DIRECTIONS FOR THIS TASK: The listing below should be copied in full, word for word.
====== RECORDS SHOWN ======
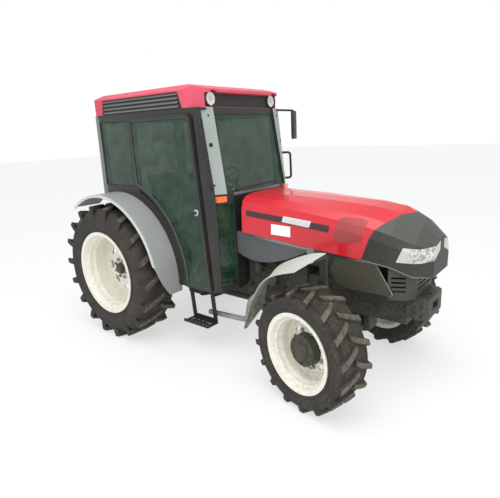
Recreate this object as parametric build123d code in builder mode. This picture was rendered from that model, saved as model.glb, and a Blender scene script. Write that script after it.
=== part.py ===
from build123d import *

import os
from math import cos, hypot, pi, radians, sin, sqrt

# Narrow orchard tractor with a cab, four-wheel drive, front fenders and a rear linkage.
# Millimetres. +X points forward, +Y to the tractor's left, +Z up.
# The origin is on the ground, under the middle of the tractor's length and width.

# Lengths along the tractor, measured from the rear axle
wheelbase = 2110
front_overhang = 610
front_reach = wheelbase + front_overhang
rear_reach = 935
rear_x = (rear_reach - front_reach) / 2


def ahead(distance):
    """X of a place that lies this far ahead of the rear axle."""
    return rear_x + distance


front_x = ahead(wheelbase)
nose_x = ahead(front_reach)

# Clearances
running_gap = 0.3
panel_gap = 5

# Wheels
rear_tip_radius = 616
rear_tyre_width = 366
rear_tyre_y = 593
rear_bead_radius = 356
rear_rim_width = 340
rear_lug_height = 34
rear_lug_count = 18
front_tip_radius = 410
front_tyre_width = 286
front_tyre_y = 609
front_bead_radius = 254
front_rim_width = 260
front_lug_height = 26
front_lug_count = 16
bead_inset = 12
rim_wall = 8
rim_drop = 34
flange_height = 22
rear_disc_y = 560
rear_hub_radius = 105
rear_hub_y = 582
front_disc_y = 620
front_hub_radius = 112
front_hub_y = 676
hub_spigot_radius = 45
hub_spigot_length = 50

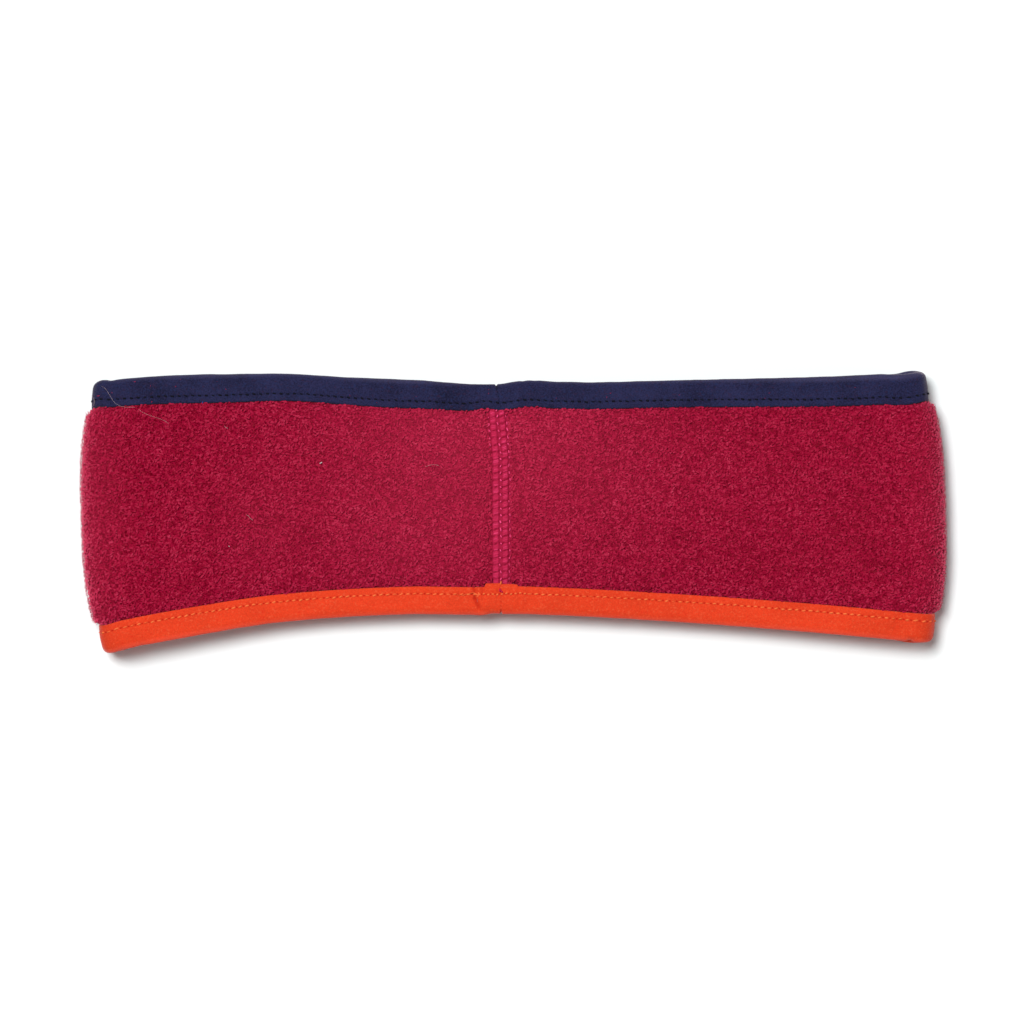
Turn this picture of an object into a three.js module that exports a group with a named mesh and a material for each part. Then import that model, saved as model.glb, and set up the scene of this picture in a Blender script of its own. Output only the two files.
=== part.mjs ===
import * as THREE from "three";

// An ear warmer headband lying flat: a loop of fleece folded at both ends, with a knitted tape
// bound over each hem. X runs along the flat loop, Y across the band and Z up from the surface.
// The back of the band, with its seam, is the upper run and the forehead is the lower one.
// All lengths are in millimetres.

// The flat loop
const flatWidth = 250; // fold to fold, over the fleece
const heightAtSeam = 66.6; // hem to hem at the back seam
const heightAtFolds = 78.6; // hem to hem over the ears
const wideningPower = 1.6; // how late the band widens towards the folds
const archDrop = 4.1; // how far both ends curve down
const endSkew = 1.7; // how far the right end lies up and the left end down
const midSway = 2.6; // how far the runs sway the other way before the ends
const headGap = 5.5; // clear space between the two runs at the seam
const sagStart = 0.45; // share of the half width where the upper run has sagged fully

// The folds
const foldInside = 4; // inside radius of a fold
const foldBulge = 3.7; // how far the fleece swells out between the tapes
const bulgeStep = 0.32; // share of the bulge that rises at the tape's edge
const bulgeStepLength = 1.2; // length of that rise
const crownRise = 0.7; // how far the fleece crowns on the upper run
const cornerPull = 0.35; // how far a hem draws in at the fold

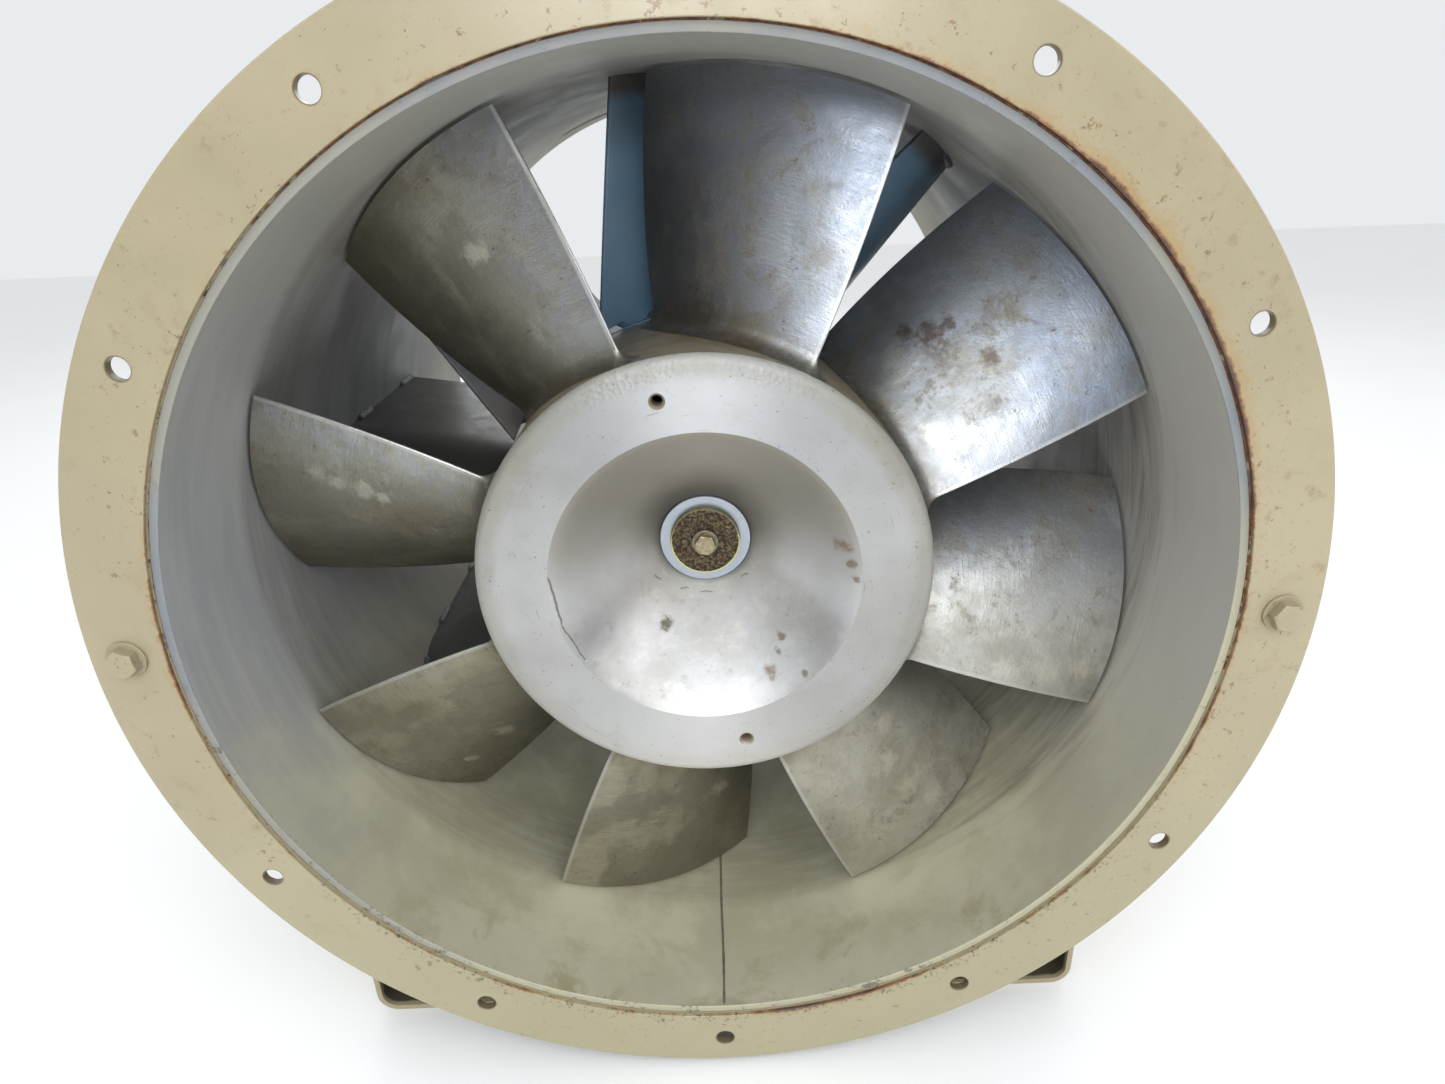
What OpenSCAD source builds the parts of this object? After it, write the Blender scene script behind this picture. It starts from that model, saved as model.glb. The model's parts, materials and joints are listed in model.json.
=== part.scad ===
// Ducted axial fan with a one-piece bladed rotor, straightening vanes and a motor in the inner barrel.
// Every piece is a separate solid. Air enters at the inlet flange and leaves at the outlet flange.

/* [Casing] */
// Bore of the rolled casing tube
tube_bore_d = 717; // [700:1:740]
// Wall thickness of the casing tube
tube_wall = 6.4; // [5:0.1:8]
// Length over the two flange faces
casing_len = 790; // [760:1:900]
// Height of the fan axis above the floor
axis_height = 426; // [420:1:500]

/* [Flanges] */
// Outer diameter of each flange
flange_d = 833; // [825:1:860]
// Bolt circle diameter of each flange
flange_pcd = 782; // [776:1:790]
// Number of holes in each flange
flange_holes = 12; // [12:4:24]
// Diameter of the flange and foot holes
bolt_hole_d = 14.3; // [13.5:0.1:16]
// Thickness of both legs of the flange angle
flange_t = 6.5; // [5:0.5:10]
// Length of the flange leg that wraps the tube
flange_leg = 50; // [30:1:60]

/* [Rotor] */
// Number of blades
blade_count = 8; // [5:1:10]
// Diameter over the blade tips
rotor_d = 711; // [690:1:712]
// Outer diameter of the hub
hub_d = 348; // [330:1:352]
// Diameter of the dished recess in the hub face
dish_d = 238; // [200:1:260]
// Depth of the dished recess
dish_depth = 87; // [70:1:95]
// Diameter of the central boss
boss_d = 76.5; // [70:1:84]
// Distance between the two puller holes
puller_pcd = 290; // [270:1:305]

/* [Guide vanes] */
// Number of guide vanes
vane_count = 9; // [7:2:9]
// Thickness of each vane plate
vane_t = 5; // [3:0.5:6]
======
SOLUTION BELOW:
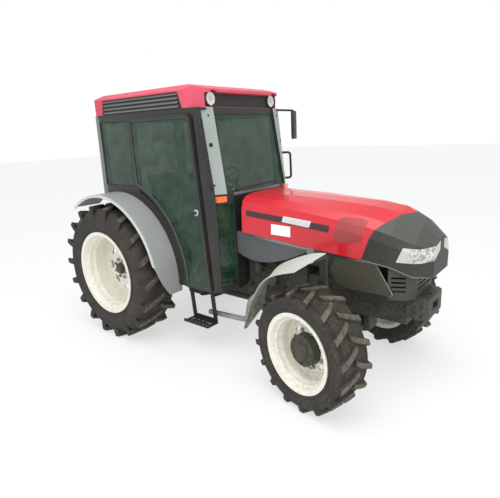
Recreate this object as parametric build123d code in builder mode. This picture was rendered from that model, saved as model.glb, and a Blender scene script. Write that script after it.
=== part.py ===
from build123d import *

import os
from math import cos, hypot, pi, radians, sin, sqrt

# Narrow orchard tractor with a cab, four-wheel drive, front fenders and a rear linkage.
# Millimetres. +X points forward, +Y to the tractor's left, +Z up.
# The origin is on the ground, under the middle of the tractor's length and width.

# Lengths along the tractor, measured from the rear axle
wheelbase = 2110
front_overhang = 610
front_reach = wheelbase + front_overhang
rear_reach = 935
rear_x = (rear_reach - front_reach) / 2


def ahead(distance):
    """X of a place that lies this far ahead of the rear axle."""
    return rear_x + distance


front_x = ahead(wheelbase)
nose_x = ahead(front_reach)

# Clearances
running_gap = 0.3
panel_gap = 5

# Wheels
rear_tip_radius = 616
rear_tyre_width = 366
rear_tyre_y = 593
rear_bead_radius = 356
rear_rim_width = 340
rear_lug_height = 34
rear_lug_count = 18
front_tip_radius = 410
front_tyre_width = 286
front_tyre_y = 609
front_bead_radius = 254
front_rim_width = 260
front_lug_height = 26
front_lug_count = 16
bead_inset = 12
rim_wall = 8
rim_drop = 34
flange_height = 22
rear_disc_y = 560
rear_hub_radius = 105
rear_hub_y = 582
front_disc_y = 620
front_hub_radius = 112
front_hub_y = 676
hub_spigot_radius = 45
hub_spigot_length = 50

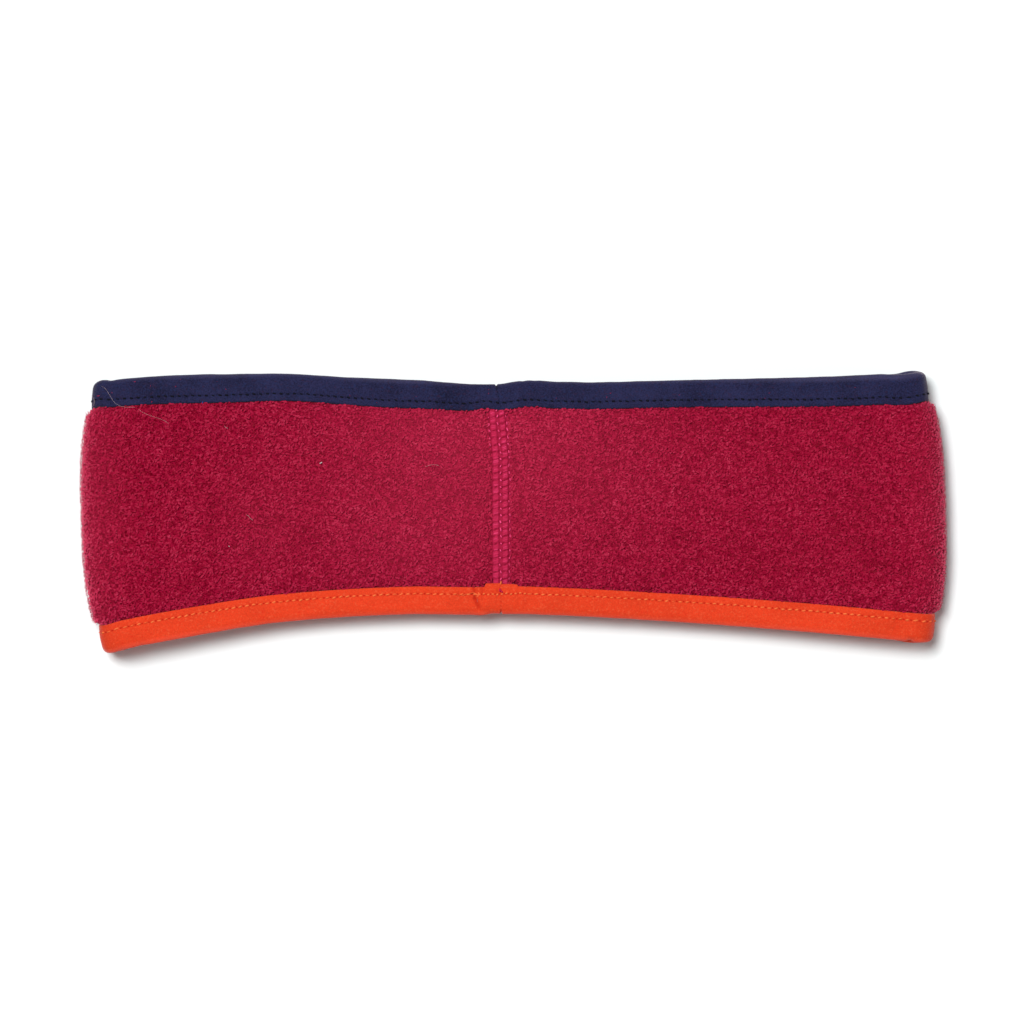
Turn this picture of an object into a three.js module that exports a group with a named mesh and a material for each part. Then import that model, saved as model.glb, and set up the scene of this picture in a Blender script of its own. Output only the two files.
=== part.mjs ===
import * as THREE from "three";

// An ear warmer headband lying flat: a loop of fleece folded at both ends, with a knitted tape
// bound over each hem. X runs along the flat loop, Y across the band and Z up from the surface.
// The back of the band, with its seam, is the upper run and the forehead is the lower one.
// All lengths are in millimetres.

// The flat loop
const flatWidth = 250; // fold to fold, over the fleece
const heightAtSeam = 66.6; // hem to hem at the back seam
const heightAtFolds = 78.6; // hem to hem over the ears
const wideningPower = 1.6; // how late the band widens towards the folds
const archDrop = 4.1; // how far both ends curve down
const endSkew = 1.7; // how far the right end lies up and the left end down
const midSway = 2.6; // how far the runs sway the other way before the ends
const headGap = 5.5; // clear space between the two runs at the seam
const sagStart = 0.45; // share of the half width where the upper run has sagged fully

// The folds
const foldInside = 4; // inside radius of a fold
const foldBulge = 3.7; // how far the fleece swells out between the tapes
const bulgeStep = 0.32; // share of the bulge that rises at the tape's edge
const bulgeStepLength = 1.2; // length of that rise
const crownRise = 0.7; // how far the fleece crowns on the upper run
const cornerPull = 0.35; // how far a hem draws in at the fold

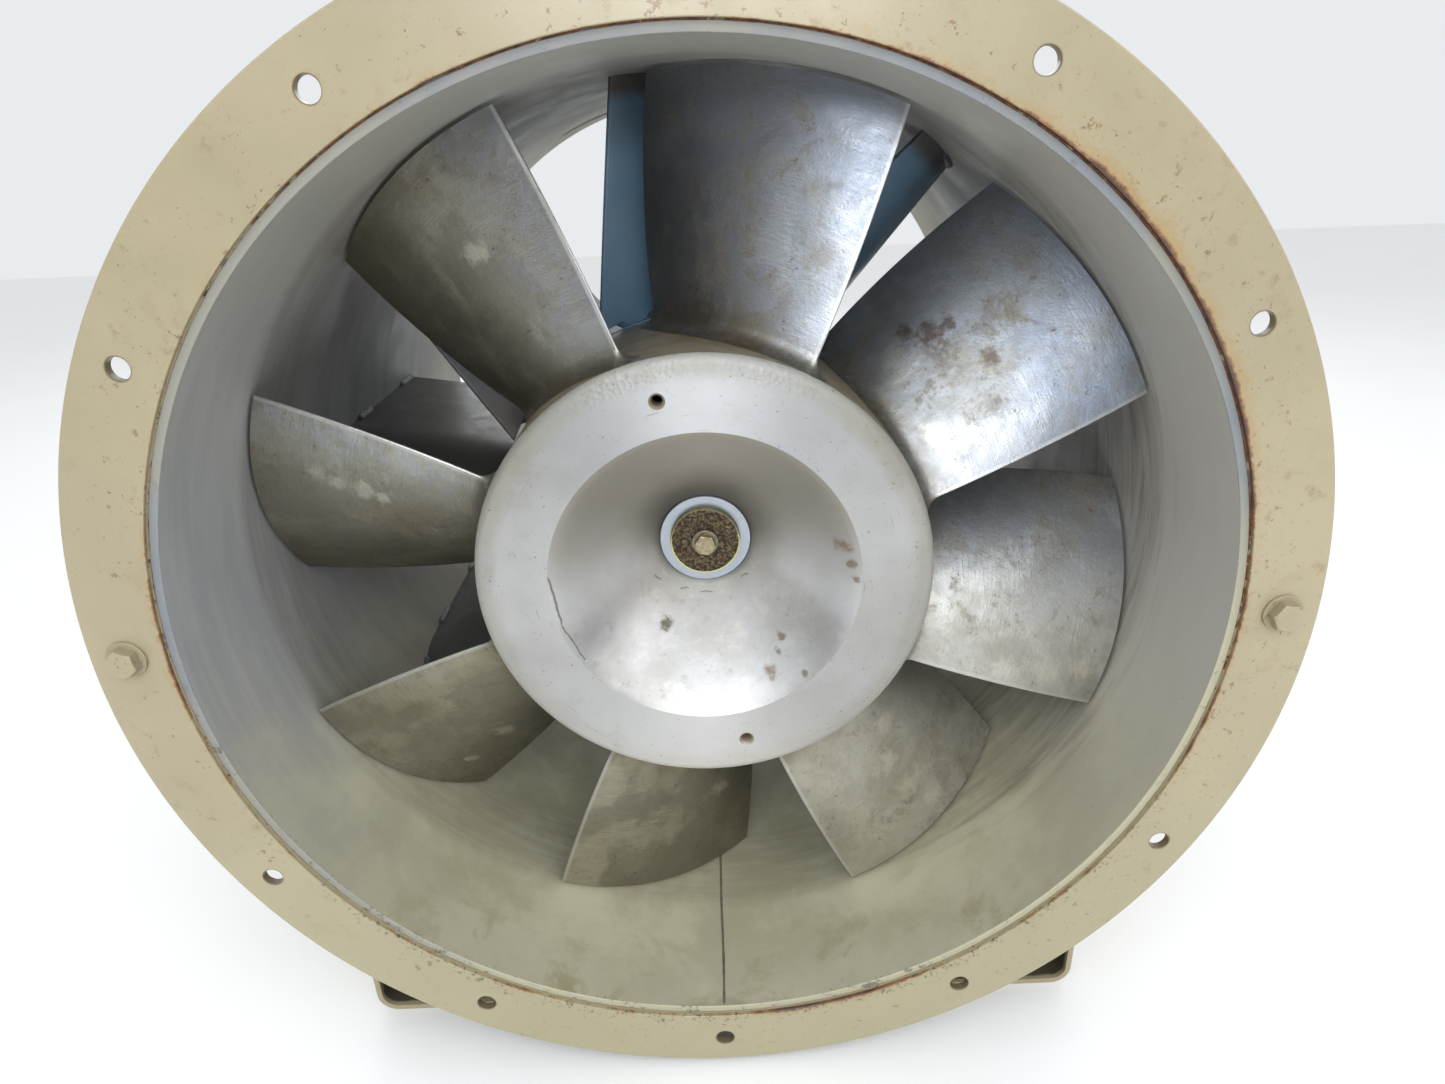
What OpenSCAD source builds the parts of this object? After it, write the Blender scene script behind this picture. It starts from that model, saved as model.glb. The model's parts, materials and joints are listed in model.json.
=== part.scad ===
// Ducted axial fan with a one-piece bladed rotor, straightening vanes and a motor in the inner barrel.
// Every piece is a separate solid. Air enters at the inlet flange and leaves at the outlet flange.

/* [Casing] */
// Bore of the rolled casing tube
tube_bore_d = 717; // [700:1:740]
// Wall thickness of the casing tube
tube_wall = 6.4; // [5:0.1:8]
// Length over the two flange faces
casing_len = 790; // [760:1:900]
// Height of the fan axis above the floor
axis_height = 426; // [420:1:500]

/* [Flanges] */
// Outer diameter of each flange
flange_d = 833; // [825:1:860]
// Bolt circle diameter of each flange
flange_pcd = 782; // [776:1:790]
// Number of holes in each flange
flange_holes = 12; // [12:4:24]
// Diameter of the flange and foot holes
bolt_hole_d = 14.3; // [13.5:0.1:16]
// Thickness of both legs of the flange angle
flange_t = 6.5; // [5:0.5:10]
// Length of the flange leg that wraps the tube
flange_leg = 50; // [30:1:60]

/* [Rotor] */
// Number of blades
blade_count = 8; // [5:1:10]
// Diameter over the blade tips
rotor_d = 711; // [690:1:712]
// Outer diameter of the hub
hub_d = 348; // [330:1:352]
// Diameter of the dished recess in the hub face
dish_d = 238; // [200:1:260]
// Depth of the dished recess
dish_depth = 87; // [70:1:95]
// Diameter of the central boss
boss_d = 76.5; // [70:1:84]
// Distance between the two puller holes
puller_pcd = 290; // [270:1:305]

/* [Guide vanes] */
// Number of guide vanes
vane_count = 9; // [7:2:9]
// Thickness of each vane plate
vane_t = 5; // [3:0.5:6]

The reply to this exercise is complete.